Similarly, if discriminant validity is evident, a counselor who is genuinely qualified to sit for a state licensing exam should score higher on the exam than a student who flunked an introductory counseling course.
When a researcher is engaged in test validation, both convergent and discriminant validity should be thoroughly examined.
A valid test is ________ reliable.
a. not always
b. always
c. never
d. 80%
b. always
One method of testing reliability is to give the same test to the same group of people two times and then correlate the scores. This is called
a. test–retest reliability.
b. equivalent forms reliability.
c. alternate forms reliability.
d. the split-half method.
a. test–retest reliability.
One method of testing reliability is to give the same population alternate forms of the identical test. Each form will have the same psychometric/statistical properties as the original instrument. This is known as
a. test–retest reliability.
b. equivalent or alternate forms reliability.
c. the split-half method.
d. internal consistency.
b. equivalent or alternate forms reliability.

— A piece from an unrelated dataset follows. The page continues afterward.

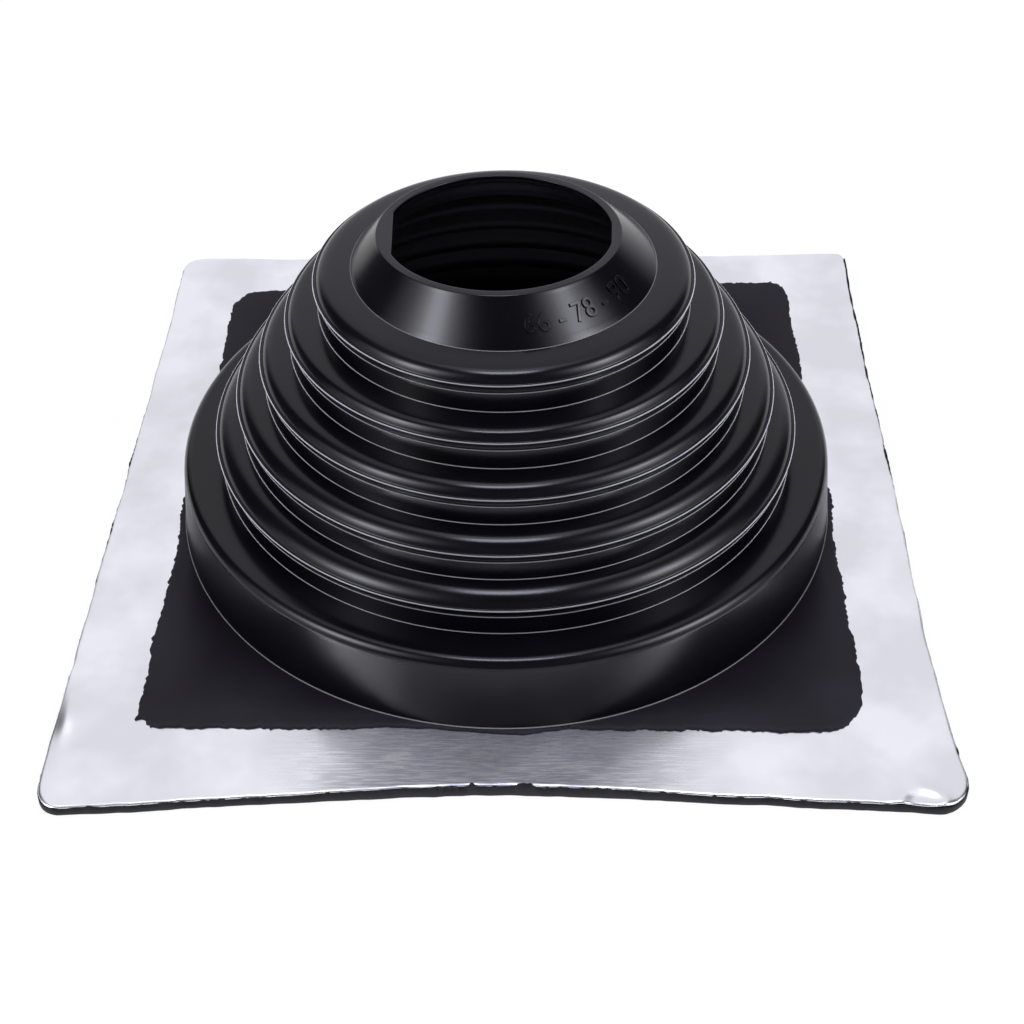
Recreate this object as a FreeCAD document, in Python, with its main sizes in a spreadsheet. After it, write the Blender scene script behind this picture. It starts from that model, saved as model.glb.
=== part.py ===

A counselor doing research decided to split a standardized test in half by using the even items as one test and the odd items as a second test and then correlating them. The counselor
a. used an invalid procedure to test reliability.
b. was testing reliability via the split-half correlation method.
c. was testing reliability via the equivalent forms method.
d. was testing reliability via the inter-rater method.
b. was testing reliability via the split-half correlation method.
Which method of reliability testing would be useful with an essay test but not with a test of algebra problems?
a. Test–retest.
b. Alternate forms.
c. Split-half.
d. Inter-rater/inter-observer.
d. Inter-rater/inter-observer.
A reliability coefficient of 1.00 indicates
a. a lot of variance in the test.
b. a score with a high level of error.
c. a perfect score which has no error.
d. a typical correlation on most psychological and counseling tests.
c. a perfect score which has no error.